Summarize the concept of subprime loans and the risks they pose to the lender and borrower.
In 2006, the rise and fall of subprime loans had an impact on banks, financial institutions, individuals, and taxpayers. In a society where money rules it is no wonder why so many financial institutions were willing to take the risk in subprime loans (Watkins, 2011). Subprime loans were given to individuals who would not normally qualify for a loan due to their credit scores, and or salary (Watkins, 2011). Some subprime loans were even given to individuals who did not have any credit which would have stated the ability for that individual to pay or not to be able to pay (Doms, 2007). Individuals with poor credit scores were considered as high risk and their ability to repay the loan would be low or questionable (Smith, 2007). In a three year span, subprime loans jumped from a $35 billion industry to a $600 billion dollar industry (Ross, 2011). The subprime loans were attractive to individuals because they offered a teaser rate it provided an introductory rate, and increased over time) which enticed individuals to apply for a loan (Gilbert, 2011). However, this teaser rate was setting individuals up for failure. Since many could not afford the initial rate because they inflated their income to get the loan in the first place.

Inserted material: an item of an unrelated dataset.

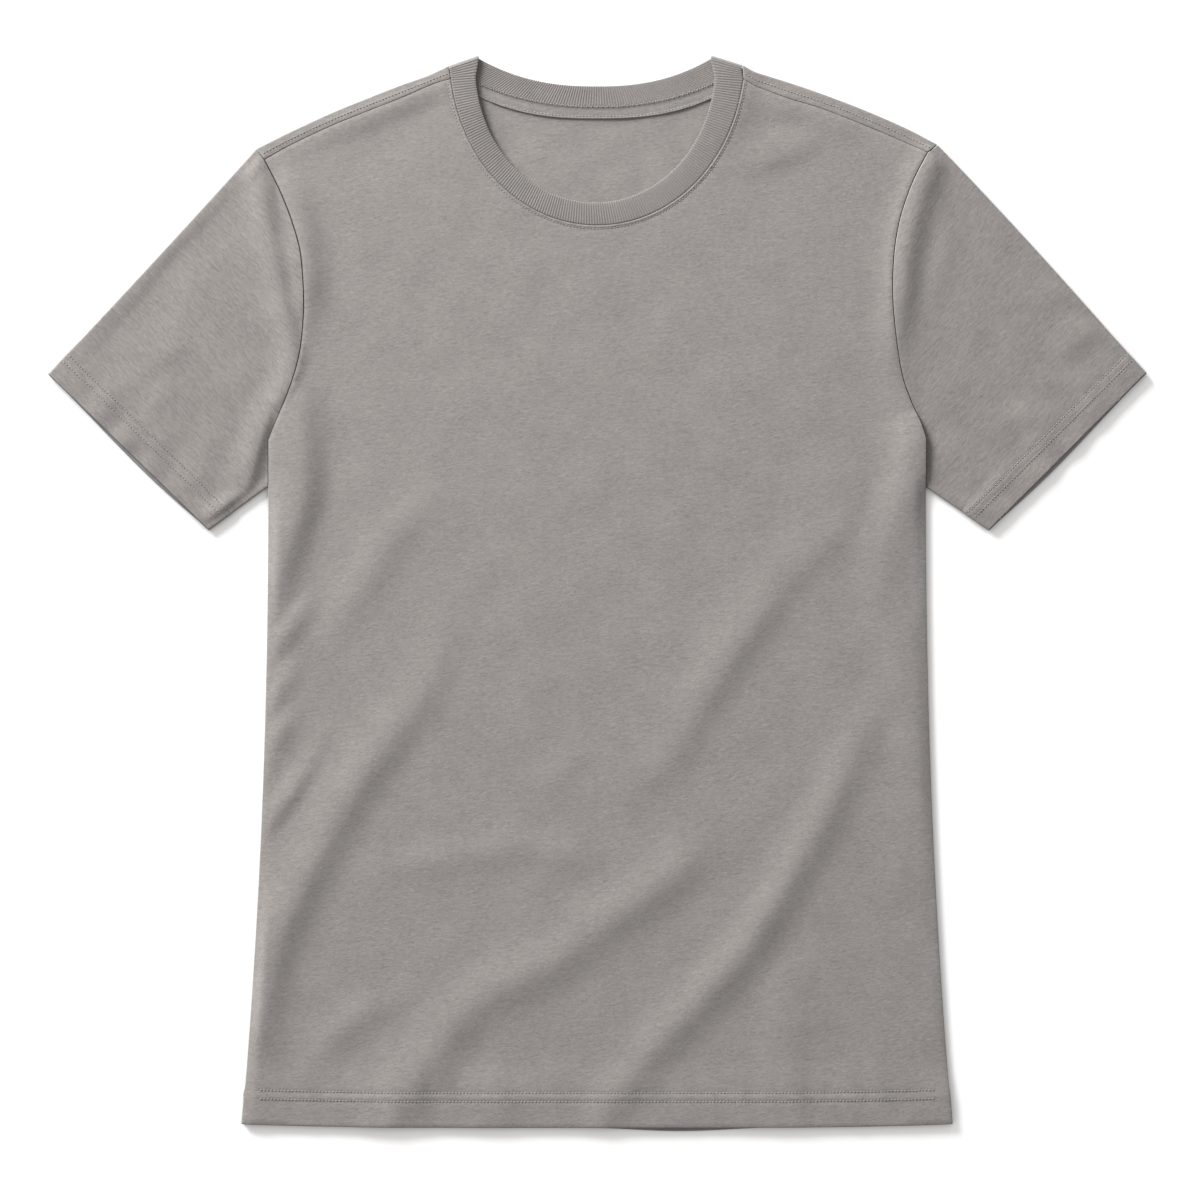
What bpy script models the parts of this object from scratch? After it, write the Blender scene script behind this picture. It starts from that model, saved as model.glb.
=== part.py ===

With the rate scheduled to increase in a year or two it would cause those individuals an immediate financial hardship and possible foreclosure (Gilbert, 2011). The taxpayers were affected by this because of the financial devastation the Government ultimately issued several institutions a bail out in which they assumed the debts (Santos, 2011). In 2007, “the largest U.S. banks had already announced write-downs in excess of $100 billion and in 2008 total surpassed $500 billion” (Santos, 2011, pg. 2). As a result, the economy took a tremendous hit because no one hand money to spend or spare. When the economy suffered due to the lack of spending, other businesses such a grocery stores, and gas stations had to raise prices. They were unable to maintain their business due to lack of spending. In hindsight the risk was too great to assume by the bank, financial institutions, and individuals.